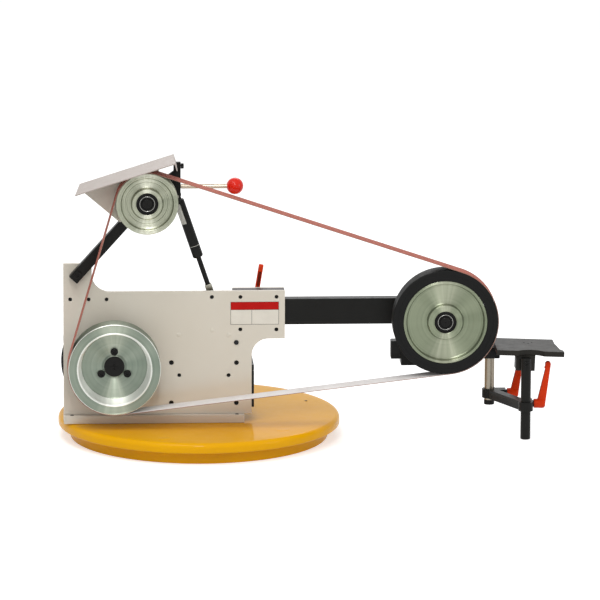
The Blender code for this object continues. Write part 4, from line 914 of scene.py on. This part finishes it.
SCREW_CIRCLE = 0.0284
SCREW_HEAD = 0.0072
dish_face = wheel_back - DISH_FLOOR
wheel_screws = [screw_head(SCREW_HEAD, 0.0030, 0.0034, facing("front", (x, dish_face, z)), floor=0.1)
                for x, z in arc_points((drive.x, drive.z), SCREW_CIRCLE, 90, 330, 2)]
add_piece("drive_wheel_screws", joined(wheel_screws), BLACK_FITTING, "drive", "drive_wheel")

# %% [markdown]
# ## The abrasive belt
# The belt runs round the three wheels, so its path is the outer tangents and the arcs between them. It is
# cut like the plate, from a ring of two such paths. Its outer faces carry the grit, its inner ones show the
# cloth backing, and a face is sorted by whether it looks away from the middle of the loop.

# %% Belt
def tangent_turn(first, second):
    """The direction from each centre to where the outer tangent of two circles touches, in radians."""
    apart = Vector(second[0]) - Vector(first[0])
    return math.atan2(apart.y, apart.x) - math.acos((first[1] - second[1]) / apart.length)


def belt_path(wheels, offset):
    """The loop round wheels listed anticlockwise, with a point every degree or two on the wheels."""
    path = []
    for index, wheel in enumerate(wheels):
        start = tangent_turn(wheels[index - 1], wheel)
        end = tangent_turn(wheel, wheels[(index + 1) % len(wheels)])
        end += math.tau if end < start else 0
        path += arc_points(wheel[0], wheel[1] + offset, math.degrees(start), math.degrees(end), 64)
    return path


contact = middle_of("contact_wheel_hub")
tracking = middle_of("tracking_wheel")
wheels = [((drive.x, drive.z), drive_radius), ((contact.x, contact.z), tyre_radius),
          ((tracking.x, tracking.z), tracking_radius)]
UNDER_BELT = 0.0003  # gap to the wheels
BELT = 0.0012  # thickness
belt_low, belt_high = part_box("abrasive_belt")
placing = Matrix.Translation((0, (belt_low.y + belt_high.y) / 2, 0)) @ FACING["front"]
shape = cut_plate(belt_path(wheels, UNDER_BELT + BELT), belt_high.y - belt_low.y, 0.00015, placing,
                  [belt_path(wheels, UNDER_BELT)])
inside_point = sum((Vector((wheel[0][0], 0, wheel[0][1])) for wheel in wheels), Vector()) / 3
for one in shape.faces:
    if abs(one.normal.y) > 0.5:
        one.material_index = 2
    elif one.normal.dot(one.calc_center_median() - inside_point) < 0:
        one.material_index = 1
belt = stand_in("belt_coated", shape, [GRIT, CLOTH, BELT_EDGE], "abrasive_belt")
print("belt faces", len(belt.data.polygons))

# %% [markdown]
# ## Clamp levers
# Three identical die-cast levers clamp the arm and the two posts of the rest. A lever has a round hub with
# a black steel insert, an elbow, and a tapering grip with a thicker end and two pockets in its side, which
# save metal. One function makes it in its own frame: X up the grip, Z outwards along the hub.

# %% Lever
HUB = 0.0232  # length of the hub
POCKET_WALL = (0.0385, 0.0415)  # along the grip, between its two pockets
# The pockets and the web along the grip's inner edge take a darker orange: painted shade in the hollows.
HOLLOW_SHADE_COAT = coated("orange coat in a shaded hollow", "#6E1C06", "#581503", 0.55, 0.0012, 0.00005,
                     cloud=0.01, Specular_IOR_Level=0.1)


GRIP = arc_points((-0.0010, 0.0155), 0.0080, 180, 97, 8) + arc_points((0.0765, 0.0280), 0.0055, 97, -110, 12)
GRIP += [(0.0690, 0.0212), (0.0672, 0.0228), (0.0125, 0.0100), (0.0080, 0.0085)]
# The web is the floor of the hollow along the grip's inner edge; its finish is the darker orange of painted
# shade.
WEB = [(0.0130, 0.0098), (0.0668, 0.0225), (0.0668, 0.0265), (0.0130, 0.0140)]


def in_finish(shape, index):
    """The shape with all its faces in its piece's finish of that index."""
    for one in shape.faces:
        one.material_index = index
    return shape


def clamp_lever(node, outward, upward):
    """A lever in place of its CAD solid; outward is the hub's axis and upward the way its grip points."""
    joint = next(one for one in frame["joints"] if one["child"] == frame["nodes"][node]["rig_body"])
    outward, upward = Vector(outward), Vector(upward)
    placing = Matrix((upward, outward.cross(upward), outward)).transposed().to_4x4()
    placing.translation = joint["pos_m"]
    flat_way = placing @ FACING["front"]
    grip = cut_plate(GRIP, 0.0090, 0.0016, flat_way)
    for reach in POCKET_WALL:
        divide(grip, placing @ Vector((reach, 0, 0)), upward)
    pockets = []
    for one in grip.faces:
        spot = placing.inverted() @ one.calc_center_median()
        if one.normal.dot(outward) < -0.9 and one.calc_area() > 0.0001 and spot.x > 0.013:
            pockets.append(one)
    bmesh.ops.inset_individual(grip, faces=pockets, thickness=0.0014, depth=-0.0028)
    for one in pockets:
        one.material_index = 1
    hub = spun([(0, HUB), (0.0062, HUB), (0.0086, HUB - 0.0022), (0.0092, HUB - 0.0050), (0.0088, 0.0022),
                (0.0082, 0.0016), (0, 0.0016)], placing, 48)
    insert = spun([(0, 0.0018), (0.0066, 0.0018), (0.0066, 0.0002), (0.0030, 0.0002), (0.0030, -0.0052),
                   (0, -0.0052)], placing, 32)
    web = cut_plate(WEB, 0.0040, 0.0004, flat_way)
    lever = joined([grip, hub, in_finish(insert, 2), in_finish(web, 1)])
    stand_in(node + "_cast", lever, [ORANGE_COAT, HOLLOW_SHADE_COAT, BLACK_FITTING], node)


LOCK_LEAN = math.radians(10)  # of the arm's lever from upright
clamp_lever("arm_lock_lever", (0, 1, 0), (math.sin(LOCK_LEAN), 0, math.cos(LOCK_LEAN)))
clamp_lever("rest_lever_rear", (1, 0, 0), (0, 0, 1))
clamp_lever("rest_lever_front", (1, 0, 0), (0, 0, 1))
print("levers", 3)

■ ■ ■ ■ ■

*Exercise objective*.
Repeat the material above in full, exactly as it stands.

*Result of the task*.
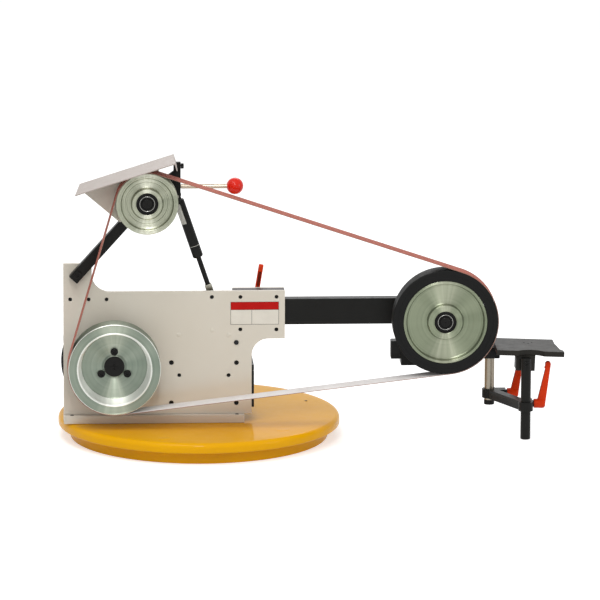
The Blender code for this object continues. Write part 4, from line 914 of scene.py on. This part finishes it.
SCREW_CIRCLE = 0.0284
SCREW_HEAD = 0.0072
dish_face = wheel_back - DISH_FLOOR
wheel_screws = [screw_head(SCREW_HEAD, 0.0030, 0.0034, facing("front", (x, dish_face, z)), floor=0.1)
                for x, z in arc_points((drive.x, drive.z), SCREW_CIRCLE, 90, 330, 2)]
add_piece("drive_wheel_screws", joined(wheel_screws), BLACK_FITTING, "drive", "drive_wheel")

# %% [markdown]
# ## The abrasive belt
# The belt runs round the three wheels, so its path is the outer tangents and the arcs between them. It is
# cut like the plate, from a ring of two such paths. Its outer faces carry the grit, its inner ones show the
# cloth backing, and a face is sorted by whether it looks away from the middle of the loop.

# %% Belt
def tangent_turn(first, second):
    """The direction from each centre to where the outer tangent of two circles touches, in radians."""
    apart = Vector(second[0]) - Vector(first[0])
    return math.atan2(apart.y, apart.x) - math.acos((first[1] - second[1]) / apart.length)


def belt_path(wheels, offset):
    """The loop round wheels listed anticlockwise, with a point every degree or two on the wheels."""
    path = []
    for index, wheel in enumerate(wheels):
        start = tangent_turn(wheels[index - 1], wheel)
        end = tangent_turn(wheel, wheels[(index + 1) % len(wheels)])
        end += math.tau if end < start else 0
        path += arc_points(wheel[0], wheel[1] + offset, math.degrees(start), math.degrees(end), 64)
    return path


contact = middle_of("contact_wheel_hub")
tracking = middle_of("tracking_wheel")
wheels = [((drive.x, drive.z), drive_radius), ((contact.x, contact.z), tyre_radius),
          ((tracking.x, tracking.z), tracking_radius)]
UNDER_BELT = 0.0003  # gap to the wheels
BELT = 0.0012  # thickness
belt_low, belt_high = part_box("abrasive_belt")
placing = Matrix.Translation((0, (belt_low.y + belt_high.y) / 2, 0)) @ FACING["front"]
shape = cut_plate(belt_path(wheels, UNDER_BELT + BELT), belt_high.y - belt_low.y, 0.00015, placing,
                  [belt_path(wheels, UNDER_BELT)])
inside_point = sum((Vector((wheel[0][0], 0, wheel[0][1])) for wheel in wheels), Vector()) / 3
for one in shape.faces:
    if abs(one.normal.y) > 0.5:
        one.material_index = 2
    elif one.normal.dot(one.calc_center_median() - inside_point) < 0:
        one.material_index = 1
belt = stand_in("belt_coated", shape, [GRIT, CLOTH, BELT_EDGE], "abrasive_belt")
print("belt faces", len(belt.data.polygons))

# %% [markdown]
# ## Clamp levers
# Three identical die-cast levers clamp the arm and the two posts of the rest. A lever has a round hub with
# a black steel insert, an elbow, and a tapering grip with a thicker end and two pockets in its side, which
# save metal. One function makes it in its own frame: X up the grip, Z outwards along the hub.

# %% Lever
HUB = 0.0232  # length of the hub
POCKET_WALL = (0.0385, 0.0415)  # along the grip, between its two pockets
# The pockets and the web along the grip's inner edge take a darker orange: painted shade in the hollows.
HOLLOW_SHADE_COAT = coated("orange coat in a shaded hollow", "#6E1C06", "#581503", 0.55, 0.0012, 0.00005,
                     cloud=0.01, Specular_IOR_Level=0.1)


GRIP = arc_points((-0.0010, 0.0155), 0.0080, 180, 97, 8) + arc_points((0.0765, 0.0280), 0.0055, 97, -110, 12)
GRIP += [(0.0690, 0.0212), (0.0672, 0.0228), (0.0125, 0.0100), (0.0080, 0.0085)]
# The web is the floor of the hollow along the grip's inner edge; its finish is the darker orange of painted
# shade.
WEB = [(0.0130, 0.0098), (0.0668, 0.0225), (0.0668, 0.0265), (0.0130, 0.0140)]


def in_finish(shape, index):
    """The shape with all its faces in its piece's finish of that index."""
    for one in shape.faces:
        one.material_index = index
    return shape


def clamp_lever(node, outward, upward):
    """A lever in place of its CAD solid; outward is the hub's axis and upward the way its grip points."""
    joint = next(one for one in frame["joints"] if one["child"] == frame["nodes"][node]["rig_body"])
    outward, upward = Vector(outward), Vector(upward)
    placing = Matrix((upward, outward.cross(upward), outward)).transposed().to_4x4()
    placing.translation = joint["pos_m"]
    flat_way = placing @ FACING["front"]
    grip = cut_plate(GRIP, 0.0090, 0.0016, flat_way)
    for reach in POCKET_WALL:
        divide(grip, placing @ Vector((reach, 0, 0)), upward)
    pockets = []
    for one in grip.faces:
        spot = placing.inverted() @ one.calc_center_median()
        if one.normal.dot(outward) < -0.9 and one.calc_area() > 0.0001 and spot.x > 0.013:
            pockets.append(one)
    bmesh.ops.inset_individual(grip, faces=pockets, thickness=0.0014, depth=-0.0028)
    for one in pockets:
        one.material_index = 1
    hub = spun([(0, HUB), (0.0062, HUB), (0.0086, HUB - 0.0022), (0.0092, HUB - 0.0050), (0.0088, 0.0022),
                (0.0082, 0.0016), (0, 0.0016)], placing, 48)
    insert = spun([(0, 0.0018), (0.0066, 0.0018), (0.0066, 0.0002), (0.0030, 0.0002), (0.0030, -0.0052),
                   (0, -0.0052)], placing, 32)
    web = cut_plate(WEB, 0.0040, 0.0004, flat_way)
    lever = joined([grip, hub, in_finish(insert, 2), in_finish(web, 1)])
    stand_in(node + "_cast", lever, [ORANGE_COAT, HOLLOW_SHADE_COAT, BLACK_FITTING], node)


LOCK_LEAN = math.radians(10)  # of the arm's lever from upright
clamp_lever("arm_lock_lever", (0, 1, 0), (math.sin(LOCK_LEAN), 0, math.cos(LOCK_LEAN)))
clamp_lever("rest_lever_rear", (1, 0, 0), (0, 0, 1))
clamp_lever("rest_lever_front", (1, 0, 0), (0, 0, 1))
print("levers", 3)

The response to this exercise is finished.